Across Sudan, the pro-democracy movement kicked off a civil disobedience campaign to protest Monday’s killings.
More than 70 people have been killed and hundreds of others have been wounded in mass protests since the military took over on October 25, removing the country’s civilian-led government.
EU foreign affairs chief Josep Borrell said that repeated calls for Sudanese authorities to refrain from violence against protesters “have fallen on deaf ears”.
The coup has upended Sudan’s transition to democratic rule after three decades of repression and international isolation under autocratic President Omar al-Bashir. The African nation has been on a fragile path to democracy since a popular uprising forced the military to remove al-Bashir and his government in April 2019.
Borrell said the ongoing crackdown, including violence against civilians and the detention of activists and journalists, has put Sudan on “a dangerous path away from peace and stability”.

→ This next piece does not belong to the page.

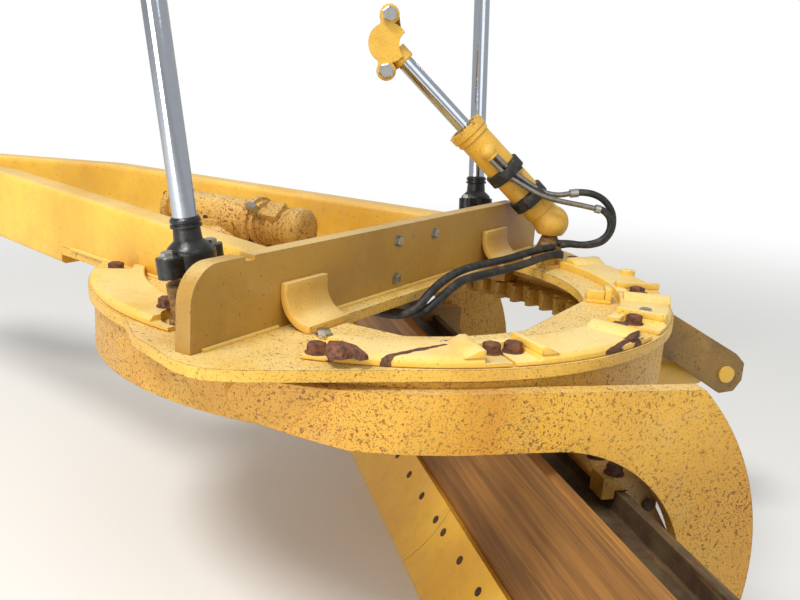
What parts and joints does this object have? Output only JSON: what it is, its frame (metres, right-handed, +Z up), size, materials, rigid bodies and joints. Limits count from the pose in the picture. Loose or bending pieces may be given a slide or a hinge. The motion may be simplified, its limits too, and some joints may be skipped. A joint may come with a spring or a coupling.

He urged the military authorities to de-escalate tensions, saying that “avoiding further loss of life is of the essence”.
The crackdown, Borrell said, also risks derailing United Nations (UN) efforts to find a peaceful solution to the crisis that has worsened with the resignation of Prime Minister Abdalla Hamdok earlier this month.
Hamdok, who was ousted in the October coup only to be reinstated a month later under heavy international pressure, stepped down on January 2 after his efforts to reach a compromise failed.
He was the civilian face of the transitional government over the past two years.
There was no immediate comment from Khartoum to EU’s condemnation but General Abdel-Fattah Burhan, head of the ruling sovereign council, ordered the formation of a fact-finding commission to investigate the killings, the council said. The commission, which will include security agencies and the public prosecution, has 72 hours to report back, it said.
Monday was one of the deadliest in Sudan since the coup. Security forces used live ammunition and tear gas to disperse thousands of demonstrators in Khartoum. Along with the seven killed, around 100 were wounded, according to the Sudan Doctors Committee.
The Doctors Without Borders medical group, which is known by its French acronym MSF, said it was “very chaotic” Monday at the al-Jawda hospital in Khartoum, where at least 60 people were treated from gunshots.